▶ **Supplied information**
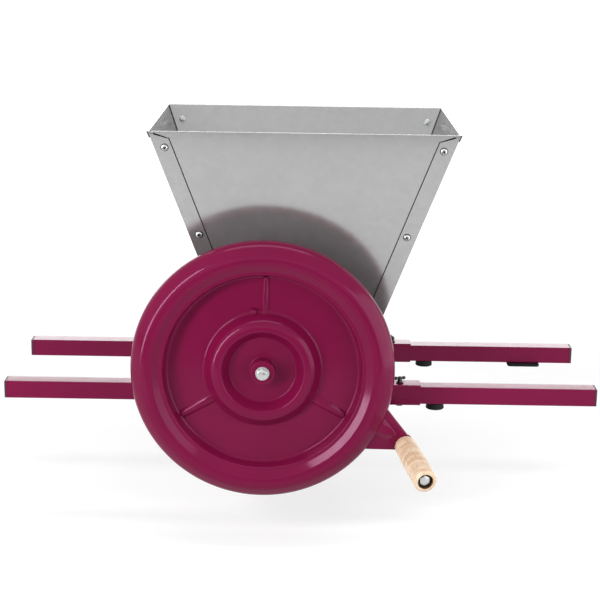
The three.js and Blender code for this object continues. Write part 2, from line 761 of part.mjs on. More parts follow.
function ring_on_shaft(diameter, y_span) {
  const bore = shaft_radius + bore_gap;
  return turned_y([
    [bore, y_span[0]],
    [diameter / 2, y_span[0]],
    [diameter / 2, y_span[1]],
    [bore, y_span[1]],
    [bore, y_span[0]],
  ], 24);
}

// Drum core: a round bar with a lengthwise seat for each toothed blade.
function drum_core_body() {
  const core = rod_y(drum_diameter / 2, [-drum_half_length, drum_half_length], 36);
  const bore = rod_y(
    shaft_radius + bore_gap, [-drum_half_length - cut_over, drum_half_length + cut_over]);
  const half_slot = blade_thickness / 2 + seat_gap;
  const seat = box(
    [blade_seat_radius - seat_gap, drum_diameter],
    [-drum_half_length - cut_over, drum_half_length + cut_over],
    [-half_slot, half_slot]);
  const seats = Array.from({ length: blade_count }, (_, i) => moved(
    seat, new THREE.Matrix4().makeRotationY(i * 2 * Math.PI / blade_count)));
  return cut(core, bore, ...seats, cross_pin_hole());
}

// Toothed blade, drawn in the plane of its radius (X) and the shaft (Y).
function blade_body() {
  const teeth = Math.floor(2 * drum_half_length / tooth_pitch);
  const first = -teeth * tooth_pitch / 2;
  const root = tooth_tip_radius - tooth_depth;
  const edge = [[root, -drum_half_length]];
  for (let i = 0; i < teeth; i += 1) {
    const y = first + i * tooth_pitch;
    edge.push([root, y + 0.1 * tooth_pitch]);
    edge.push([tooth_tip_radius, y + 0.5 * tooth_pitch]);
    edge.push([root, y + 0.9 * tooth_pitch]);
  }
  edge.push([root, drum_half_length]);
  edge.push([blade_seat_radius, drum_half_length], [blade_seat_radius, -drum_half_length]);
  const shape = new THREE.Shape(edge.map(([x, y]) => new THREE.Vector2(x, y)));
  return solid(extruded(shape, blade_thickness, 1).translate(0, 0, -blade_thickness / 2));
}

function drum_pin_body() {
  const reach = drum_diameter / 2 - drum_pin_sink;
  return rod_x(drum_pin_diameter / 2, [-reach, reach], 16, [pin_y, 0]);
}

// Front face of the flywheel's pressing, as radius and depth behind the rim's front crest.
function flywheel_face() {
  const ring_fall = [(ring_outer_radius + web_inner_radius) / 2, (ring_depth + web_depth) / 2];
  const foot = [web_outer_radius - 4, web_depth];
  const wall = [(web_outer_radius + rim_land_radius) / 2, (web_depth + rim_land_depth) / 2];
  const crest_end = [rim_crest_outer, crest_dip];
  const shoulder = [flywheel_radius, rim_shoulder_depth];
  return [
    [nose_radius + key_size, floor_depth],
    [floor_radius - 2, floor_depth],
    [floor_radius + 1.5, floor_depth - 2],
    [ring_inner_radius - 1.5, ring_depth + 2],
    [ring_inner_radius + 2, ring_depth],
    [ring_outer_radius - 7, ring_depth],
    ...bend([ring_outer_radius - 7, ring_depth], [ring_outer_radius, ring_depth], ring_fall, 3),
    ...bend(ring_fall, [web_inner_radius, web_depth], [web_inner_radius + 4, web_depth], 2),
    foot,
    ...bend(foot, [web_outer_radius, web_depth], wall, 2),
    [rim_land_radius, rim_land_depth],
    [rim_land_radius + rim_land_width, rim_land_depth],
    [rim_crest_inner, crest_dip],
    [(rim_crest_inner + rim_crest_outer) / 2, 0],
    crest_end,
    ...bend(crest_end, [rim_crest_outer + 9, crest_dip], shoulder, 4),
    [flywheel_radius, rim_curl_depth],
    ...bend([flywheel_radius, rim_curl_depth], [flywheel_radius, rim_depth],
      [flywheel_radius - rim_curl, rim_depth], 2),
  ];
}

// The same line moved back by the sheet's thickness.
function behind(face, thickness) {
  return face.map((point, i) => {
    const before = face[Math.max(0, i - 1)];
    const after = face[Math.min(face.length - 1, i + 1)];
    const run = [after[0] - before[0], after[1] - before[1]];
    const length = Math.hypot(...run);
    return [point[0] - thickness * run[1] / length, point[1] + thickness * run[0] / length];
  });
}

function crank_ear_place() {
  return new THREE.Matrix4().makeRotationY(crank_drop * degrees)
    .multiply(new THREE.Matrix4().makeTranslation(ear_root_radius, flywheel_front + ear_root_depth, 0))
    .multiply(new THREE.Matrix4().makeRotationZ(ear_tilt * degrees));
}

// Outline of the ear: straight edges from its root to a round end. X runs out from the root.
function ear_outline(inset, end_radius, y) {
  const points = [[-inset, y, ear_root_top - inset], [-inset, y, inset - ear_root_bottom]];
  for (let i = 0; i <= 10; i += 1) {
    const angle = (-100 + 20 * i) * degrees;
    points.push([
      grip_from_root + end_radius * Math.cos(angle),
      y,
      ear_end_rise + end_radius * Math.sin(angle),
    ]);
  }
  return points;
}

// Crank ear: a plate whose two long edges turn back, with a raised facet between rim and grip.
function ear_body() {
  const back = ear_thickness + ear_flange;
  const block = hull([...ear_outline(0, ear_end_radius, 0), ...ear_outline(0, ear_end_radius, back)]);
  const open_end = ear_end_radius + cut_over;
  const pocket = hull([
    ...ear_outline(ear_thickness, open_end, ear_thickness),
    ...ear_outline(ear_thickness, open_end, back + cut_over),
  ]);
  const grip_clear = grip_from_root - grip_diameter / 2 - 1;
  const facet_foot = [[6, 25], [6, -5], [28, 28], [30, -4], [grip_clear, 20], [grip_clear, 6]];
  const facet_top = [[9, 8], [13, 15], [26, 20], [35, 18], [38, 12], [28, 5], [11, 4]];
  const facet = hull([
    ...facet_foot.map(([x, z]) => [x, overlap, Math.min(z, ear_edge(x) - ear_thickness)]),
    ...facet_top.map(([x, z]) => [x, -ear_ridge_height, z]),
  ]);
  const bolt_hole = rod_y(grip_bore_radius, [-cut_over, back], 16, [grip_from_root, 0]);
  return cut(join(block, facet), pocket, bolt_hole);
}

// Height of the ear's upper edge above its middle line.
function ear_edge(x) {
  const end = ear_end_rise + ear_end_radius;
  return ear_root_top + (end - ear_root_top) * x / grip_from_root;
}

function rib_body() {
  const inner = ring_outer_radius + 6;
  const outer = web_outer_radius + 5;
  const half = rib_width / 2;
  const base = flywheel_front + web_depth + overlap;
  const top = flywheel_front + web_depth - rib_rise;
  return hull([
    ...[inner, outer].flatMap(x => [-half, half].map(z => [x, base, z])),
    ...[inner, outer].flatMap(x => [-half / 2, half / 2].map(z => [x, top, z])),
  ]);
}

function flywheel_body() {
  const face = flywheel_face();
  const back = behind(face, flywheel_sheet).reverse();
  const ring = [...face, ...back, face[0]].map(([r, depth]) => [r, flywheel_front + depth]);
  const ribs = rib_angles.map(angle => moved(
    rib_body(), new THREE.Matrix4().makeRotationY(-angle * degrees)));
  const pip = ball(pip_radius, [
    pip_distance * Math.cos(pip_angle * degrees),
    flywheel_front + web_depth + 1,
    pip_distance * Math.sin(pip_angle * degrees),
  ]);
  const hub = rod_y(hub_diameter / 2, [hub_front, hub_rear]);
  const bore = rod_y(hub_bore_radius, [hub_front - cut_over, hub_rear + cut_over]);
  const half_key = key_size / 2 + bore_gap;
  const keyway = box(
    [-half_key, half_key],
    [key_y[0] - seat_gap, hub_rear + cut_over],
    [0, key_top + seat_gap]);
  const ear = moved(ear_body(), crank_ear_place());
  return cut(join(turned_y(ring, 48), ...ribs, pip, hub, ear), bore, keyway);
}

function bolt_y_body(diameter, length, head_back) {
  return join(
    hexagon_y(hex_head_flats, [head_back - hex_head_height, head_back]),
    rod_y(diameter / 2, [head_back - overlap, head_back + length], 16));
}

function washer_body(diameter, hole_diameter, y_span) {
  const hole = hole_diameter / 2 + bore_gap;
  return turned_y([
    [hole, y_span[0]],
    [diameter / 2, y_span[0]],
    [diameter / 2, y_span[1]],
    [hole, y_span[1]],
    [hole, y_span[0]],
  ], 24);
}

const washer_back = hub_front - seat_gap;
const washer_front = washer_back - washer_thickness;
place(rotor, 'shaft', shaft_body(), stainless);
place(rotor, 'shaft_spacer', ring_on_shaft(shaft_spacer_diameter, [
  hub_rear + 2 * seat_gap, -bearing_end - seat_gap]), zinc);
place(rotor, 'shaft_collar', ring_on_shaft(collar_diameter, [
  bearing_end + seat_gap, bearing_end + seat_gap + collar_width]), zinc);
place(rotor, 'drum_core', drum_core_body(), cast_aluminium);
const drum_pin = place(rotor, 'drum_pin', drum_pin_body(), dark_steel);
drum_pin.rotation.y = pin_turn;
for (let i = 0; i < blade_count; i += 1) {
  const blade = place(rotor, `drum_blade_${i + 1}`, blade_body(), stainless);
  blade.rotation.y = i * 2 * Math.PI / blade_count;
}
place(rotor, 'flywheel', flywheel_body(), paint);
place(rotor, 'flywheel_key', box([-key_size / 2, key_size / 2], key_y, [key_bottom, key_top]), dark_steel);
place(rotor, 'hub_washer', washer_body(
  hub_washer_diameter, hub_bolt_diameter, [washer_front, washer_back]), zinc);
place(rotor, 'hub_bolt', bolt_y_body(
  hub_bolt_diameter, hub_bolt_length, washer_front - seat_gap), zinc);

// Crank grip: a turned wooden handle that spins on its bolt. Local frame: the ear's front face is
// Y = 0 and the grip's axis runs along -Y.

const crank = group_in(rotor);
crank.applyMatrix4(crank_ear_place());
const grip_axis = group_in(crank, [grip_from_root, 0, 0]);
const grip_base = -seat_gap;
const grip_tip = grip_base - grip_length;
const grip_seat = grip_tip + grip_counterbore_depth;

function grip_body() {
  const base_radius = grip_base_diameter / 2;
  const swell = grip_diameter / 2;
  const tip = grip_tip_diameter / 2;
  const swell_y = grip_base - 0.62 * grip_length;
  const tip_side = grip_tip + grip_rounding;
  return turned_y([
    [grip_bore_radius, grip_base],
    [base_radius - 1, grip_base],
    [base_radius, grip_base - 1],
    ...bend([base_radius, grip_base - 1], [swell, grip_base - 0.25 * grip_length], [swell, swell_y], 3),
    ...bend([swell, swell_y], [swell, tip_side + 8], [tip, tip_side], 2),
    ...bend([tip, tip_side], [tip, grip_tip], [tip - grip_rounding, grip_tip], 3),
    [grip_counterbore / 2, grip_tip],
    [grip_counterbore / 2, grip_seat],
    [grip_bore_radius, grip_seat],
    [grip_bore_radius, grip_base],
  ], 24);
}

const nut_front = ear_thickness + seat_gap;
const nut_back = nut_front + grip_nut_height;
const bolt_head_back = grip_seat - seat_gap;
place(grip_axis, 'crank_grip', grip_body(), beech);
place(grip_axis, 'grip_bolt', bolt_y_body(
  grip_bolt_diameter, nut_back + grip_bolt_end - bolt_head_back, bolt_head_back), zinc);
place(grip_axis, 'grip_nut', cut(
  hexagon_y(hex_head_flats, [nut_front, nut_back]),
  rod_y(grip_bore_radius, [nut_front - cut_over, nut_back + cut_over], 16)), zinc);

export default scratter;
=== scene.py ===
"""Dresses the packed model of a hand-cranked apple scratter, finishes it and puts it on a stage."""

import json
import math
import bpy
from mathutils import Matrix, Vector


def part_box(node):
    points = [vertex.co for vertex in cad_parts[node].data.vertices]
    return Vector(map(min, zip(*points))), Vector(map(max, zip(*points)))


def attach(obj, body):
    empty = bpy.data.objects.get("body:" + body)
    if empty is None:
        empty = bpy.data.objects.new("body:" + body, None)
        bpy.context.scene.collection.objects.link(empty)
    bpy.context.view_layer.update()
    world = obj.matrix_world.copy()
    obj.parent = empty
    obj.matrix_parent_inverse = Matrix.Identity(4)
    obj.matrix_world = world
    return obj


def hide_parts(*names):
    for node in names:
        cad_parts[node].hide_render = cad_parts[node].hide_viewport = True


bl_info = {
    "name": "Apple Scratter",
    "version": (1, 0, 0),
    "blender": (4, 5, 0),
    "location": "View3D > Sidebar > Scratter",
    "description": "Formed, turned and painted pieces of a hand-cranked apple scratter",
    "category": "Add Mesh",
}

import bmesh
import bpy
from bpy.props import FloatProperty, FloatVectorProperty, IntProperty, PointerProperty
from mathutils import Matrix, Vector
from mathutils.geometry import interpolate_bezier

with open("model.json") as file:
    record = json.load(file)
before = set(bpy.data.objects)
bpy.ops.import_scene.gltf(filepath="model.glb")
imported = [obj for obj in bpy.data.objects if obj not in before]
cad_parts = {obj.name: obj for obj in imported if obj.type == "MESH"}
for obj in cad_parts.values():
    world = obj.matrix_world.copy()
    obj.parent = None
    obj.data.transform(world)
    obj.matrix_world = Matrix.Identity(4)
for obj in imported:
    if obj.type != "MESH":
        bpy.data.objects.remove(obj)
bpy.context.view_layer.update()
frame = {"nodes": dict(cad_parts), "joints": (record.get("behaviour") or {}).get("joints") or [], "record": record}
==
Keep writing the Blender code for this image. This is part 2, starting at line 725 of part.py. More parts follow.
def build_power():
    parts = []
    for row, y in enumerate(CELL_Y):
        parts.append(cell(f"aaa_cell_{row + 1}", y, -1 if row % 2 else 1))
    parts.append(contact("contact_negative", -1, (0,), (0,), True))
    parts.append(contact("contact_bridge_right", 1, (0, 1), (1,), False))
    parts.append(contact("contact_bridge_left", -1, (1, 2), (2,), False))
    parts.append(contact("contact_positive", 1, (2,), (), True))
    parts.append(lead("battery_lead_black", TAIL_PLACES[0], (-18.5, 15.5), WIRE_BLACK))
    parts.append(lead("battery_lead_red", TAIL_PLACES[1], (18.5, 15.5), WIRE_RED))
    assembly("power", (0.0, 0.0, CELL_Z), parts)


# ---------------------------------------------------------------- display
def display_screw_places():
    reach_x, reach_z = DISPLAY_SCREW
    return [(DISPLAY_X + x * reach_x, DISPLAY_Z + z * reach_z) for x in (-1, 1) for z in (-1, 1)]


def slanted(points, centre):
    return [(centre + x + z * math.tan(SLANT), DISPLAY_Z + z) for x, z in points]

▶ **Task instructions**
Retype verbatim the lines that run from the line containing "const nut_front = ear_thickness + seat_gap;" to the line containing "obj.data.transform(world)", both inclusive, and no others.

▶ **Output below**
const nut_front = ear_thickness + seat_gap;
const nut_back = nut_front + grip_nut_height;
const bolt_head_back = grip_seat - seat_gap;
place(grip_axis, 'crank_grip', grip_body(), beech);
place(grip_axis, 'grip_bolt', bolt_y_body(
  grip_bolt_diameter, nut_back + grip_bolt_end - bolt_head_back, bolt_head_back), zinc);
place(grip_axis, 'grip_nut', cut(
  hexagon_y(hex_head_flats, [nut_front, nut_back]),
  rod_y(grip_bore_radius, [nut_front - cut_over, nut_back + cut_over], 16)), zinc);

export default scratter;
=== scene.py ===
"""Dresses the packed model of a hand-cranked apple scratter, finishes it and puts it on a stage."""

import json
import math
import bpy
from mathutils import Matrix, Vector


def part_box(node):
    points = [vertex.co for vertex in cad_parts[node].data.vertices]
    return Vector(map(min, zip(*points))), Vector(map(max, zip(*points)))


def attach(obj, body):
    empty = bpy.data.objects.get("body:" + body)
    if empty is None:
        empty = bpy.data.objects.new("body:" + body, None)
        bpy.context.scene.collection.objects.link(empty)
    bpy.context.view_layer.update()
    world = obj.matrix_world.copy()
    obj.parent = empty
    obj.matrix_parent_inverse = Matrix.Identity(4)
    obj.matrix_world = world
    return obj


def hide_parts(*names):
    for node in names:
        cad_parts[node].hide_render = cad_parts[node].hide_viewport = True


bl_info = {
    "name": "Apple Scratter",
    "version": (1, 0, 0),
    "blender": (4, 5, 0),
    "location": "View3D > Sidebar > Scratter",
    "description": "Formed, turned and painted pieces of a hand-cranked apple scratter",
    "category": "Add Mesh",
}

import bmesh
import bpy
from bpy.props import FloatProperty, FloatVectorProperty, IntProperty, PointerProperty
from mathutils import Matrix, Vector
from mathutils.geometry import interpolate_bezier

with open("model.json") as file:
    record = json.load(file)
before = set(bpy.data.objects)
bpy.ops.import_scene.gltf(filepath="model.glb")
imported = [obj for obj in bpy.data.objects if obj not in before]
cad_parts = {obj.name: obj for obj in imported if obj.type == "MESH"}
for obj in cad_parts.values():
    world = obj.matrix_world.copy()
    obj.parent = None
    obj.data.transform(world)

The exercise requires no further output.